Request for reviews (XL): 6919934: JSR 292 needs to support x86 C1

Christian Wimmer wimmer at ssw.jku.at
Mon Mar 29 23:03:24 PDT 2010


On Mar 29, 2010, at 11:28 AM, Tom Rodriguez wrote:

>
> On Mar 29, 2010, at 5:46 AM, Christian Thalinger wrote:
>
>> On Wed, 2010-03-24 at 13:57 -0700, Christian Wimmer wrote:
>>> Hi Christian, Tom,
>>>
>>> This changeset modifies the GraphBuilder such that now every method
>>> has a synthetic exception handler that covers the whole method.
>>> Previously, it was only necessary for synchronized methods (and with
>>> dtrace). I added the relevant diff below - note that the "if" is
>>> remoed by the patch.
>>> I think this affects the speed of C1 negatively, and perhaps also  
>>> the
>>> generated code (it might slow down the exception dispatch).

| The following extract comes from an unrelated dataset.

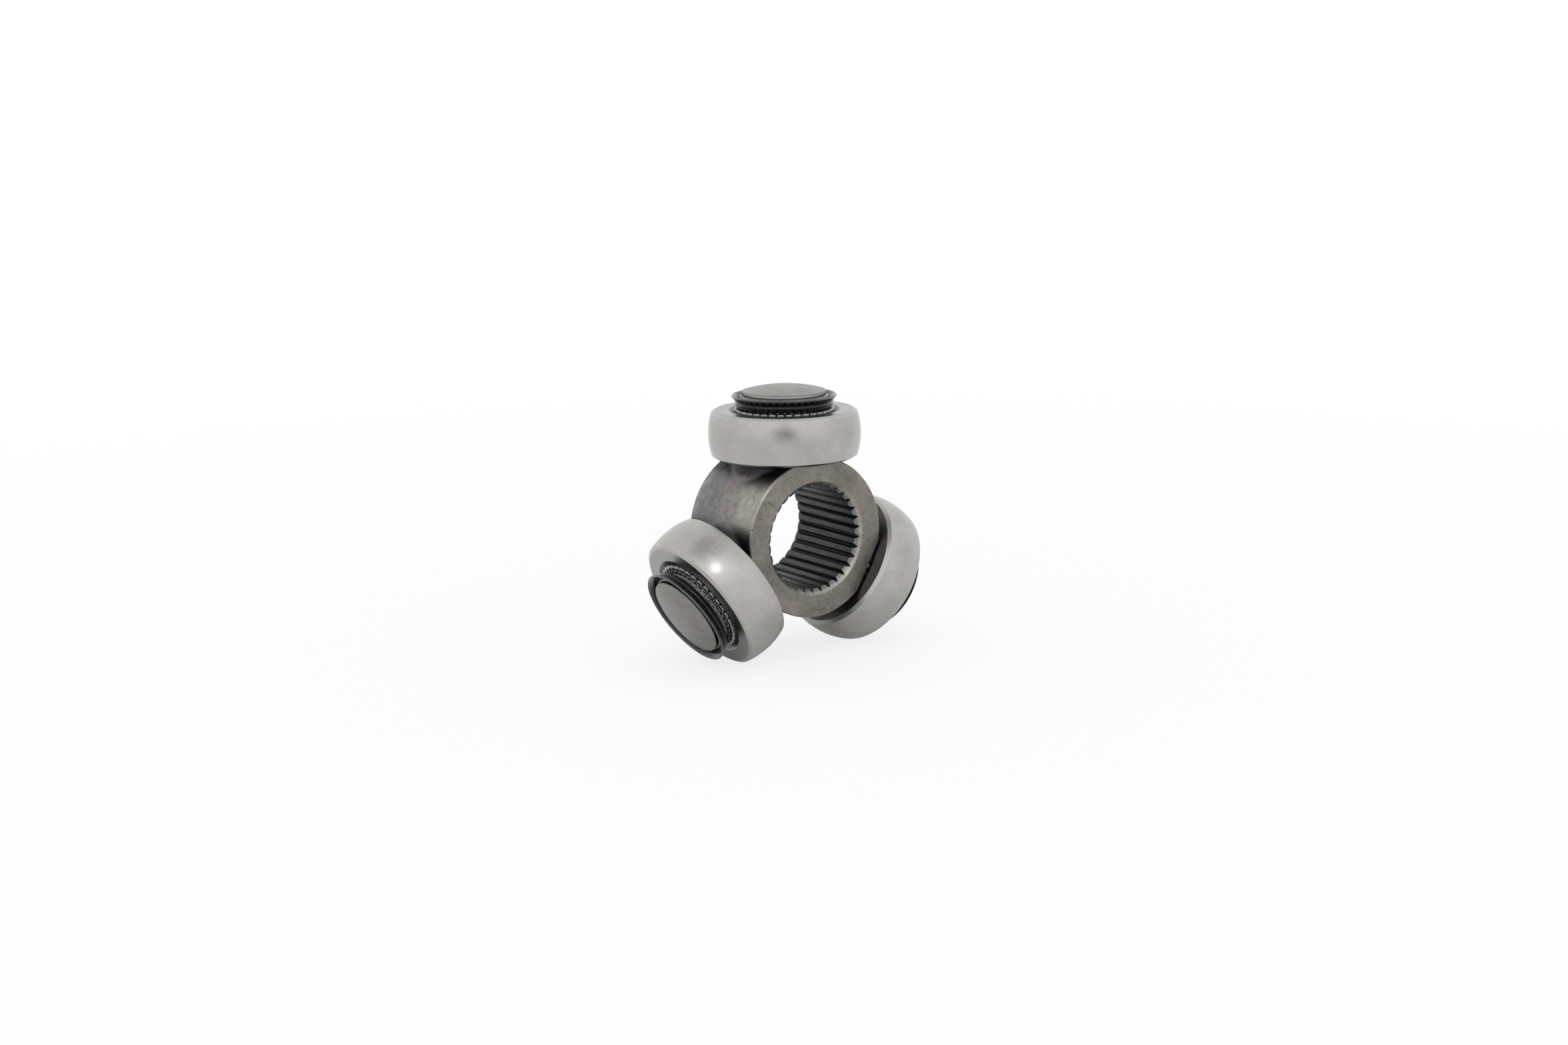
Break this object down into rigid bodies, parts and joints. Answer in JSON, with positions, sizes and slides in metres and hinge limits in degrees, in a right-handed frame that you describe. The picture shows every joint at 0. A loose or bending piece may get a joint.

Why is
>>> this change necessary?
>>
>> Tom would know better as he did the changes, but we changed the  
>> code so
>> that C1 has the same unwinding mechanism as C2 does.  This makes  
>> the C1
>> code a bit simpler.
>
> Otherwise the unwind code has to do a call into the runtime to find  
> out the nmethod frame_size so that it can take the frame off the  
> stack properly.  I just didn't like doing that and never liked that  
> C1 and C2 did these differently for no good reason so it seemed  
> easiest to make it work the same.

That sounds reasonable, at first I thought that is a change that is  
related to invokedynamic.
When every exception dispatch goes through this exception handler,  
then this means that all of the "unwind" code (especially the unwind  
stub in the C1 runtime) can also go away?
>
>>
>> Regarding performance, why do you think it affects performance
>> negatively?
>
> I don't see any reason that this should hurt performance, at least  
> enough to matter.  The unwind path is changed to a jump to a tiny  
> trampoline in the nmethod that adjusts sp and jumps to the unwind  
> handler, so you don't go directly to the unwind handler but it's  
> pretty minimal.  Are there are other code generation effects that  
> would be expected?

Exception stack unwinding will be a bit slower, but I guess that  
doesn't matter at all.

I'm more concerned about the compilation speed of C1. Back in the  
days, I optimized under the assumption that most of the blocks don't  
have exception edges. This is now no longer true, since nearly every  
block now has an exception edge to the synthetic exception handler.  
Did you see an impact on the compilation time?